■ What to produce ■
Repeat the material below exactly, line for line.
####
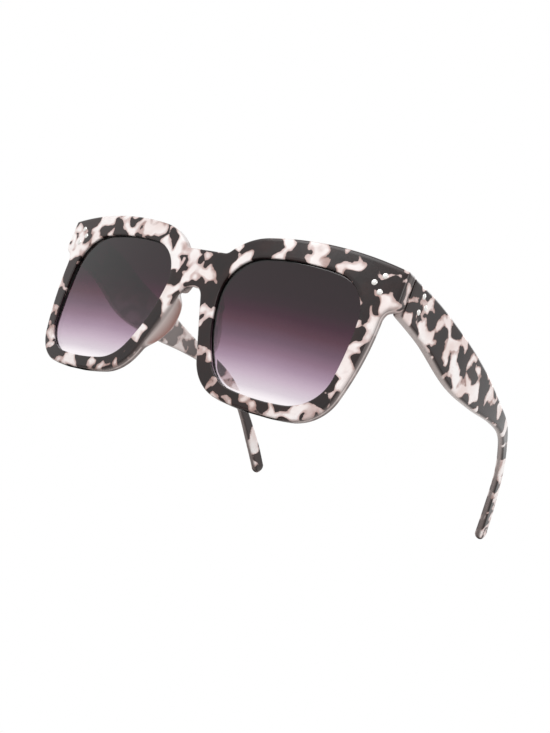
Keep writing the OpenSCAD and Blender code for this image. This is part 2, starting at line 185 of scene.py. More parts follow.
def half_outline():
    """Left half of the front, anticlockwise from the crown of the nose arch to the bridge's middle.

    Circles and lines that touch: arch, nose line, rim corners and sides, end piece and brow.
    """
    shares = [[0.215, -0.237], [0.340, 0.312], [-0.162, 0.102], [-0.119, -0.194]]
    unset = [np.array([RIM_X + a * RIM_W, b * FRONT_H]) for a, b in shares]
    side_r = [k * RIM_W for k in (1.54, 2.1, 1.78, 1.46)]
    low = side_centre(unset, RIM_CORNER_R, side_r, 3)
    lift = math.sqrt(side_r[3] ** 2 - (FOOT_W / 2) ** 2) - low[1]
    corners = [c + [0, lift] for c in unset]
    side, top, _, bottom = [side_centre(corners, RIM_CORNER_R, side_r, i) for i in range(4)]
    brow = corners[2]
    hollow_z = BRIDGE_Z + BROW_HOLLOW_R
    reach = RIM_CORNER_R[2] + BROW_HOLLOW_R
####
■ Task result ■
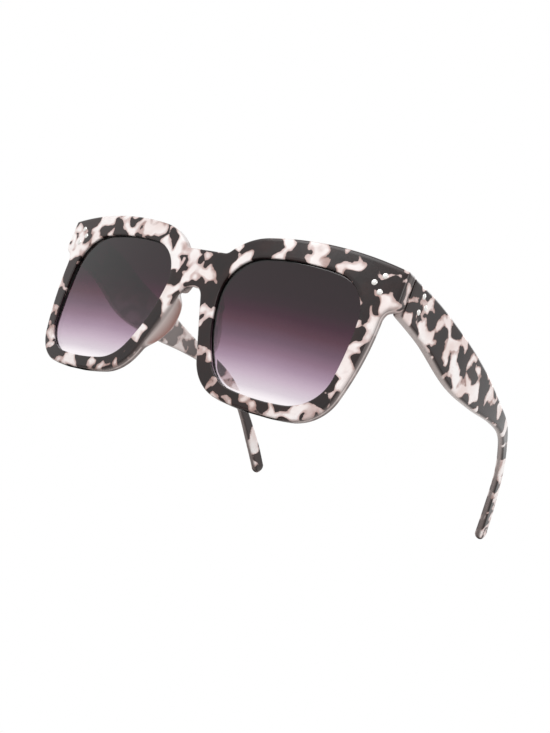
Keep writing the OpenSCAD and Blender code for this image. This is part 2, starting at line 185 of scene.py. More parts follow.
def half_outline():
    """Left half of the front, anticlockwise from the crown of the nose arch to the bridge's middle.

    Circles and lines that touch: arch, nose line, rim corners and sides, end piece and brow.
    """
    shares = [[0.215, -0.237], [0.340, 0.312], [-0.162, 0.102], [-0.119, -0.194]]
    unset = [np.array([RIM_X + a * RIM_W, b * FRONT_H]) for a, b in shares]
    side_r = [k * RIM_W for k in (1.54, 2.1, 1.78, 1.46)]
    low = side_centre(unset, RIM_CORNER_R, side_r, 3)
    lift = math.sqrt(side_r[3] ** 2 - (FOOT_W / 2) ** 2) - low[1]
    corners = [c + [0, lift] for c in unset]
    side, top, _, bottom = [side_centre(corners, RIM_CORNER_R, side_r, i) for i in range(4)]
    brow = corners[2]
    hollow_z = BRIDGE_Z + BROW_HOLLOW_R
    reach = RIM_CORNER_R[2] + BROW_HOLLOW_R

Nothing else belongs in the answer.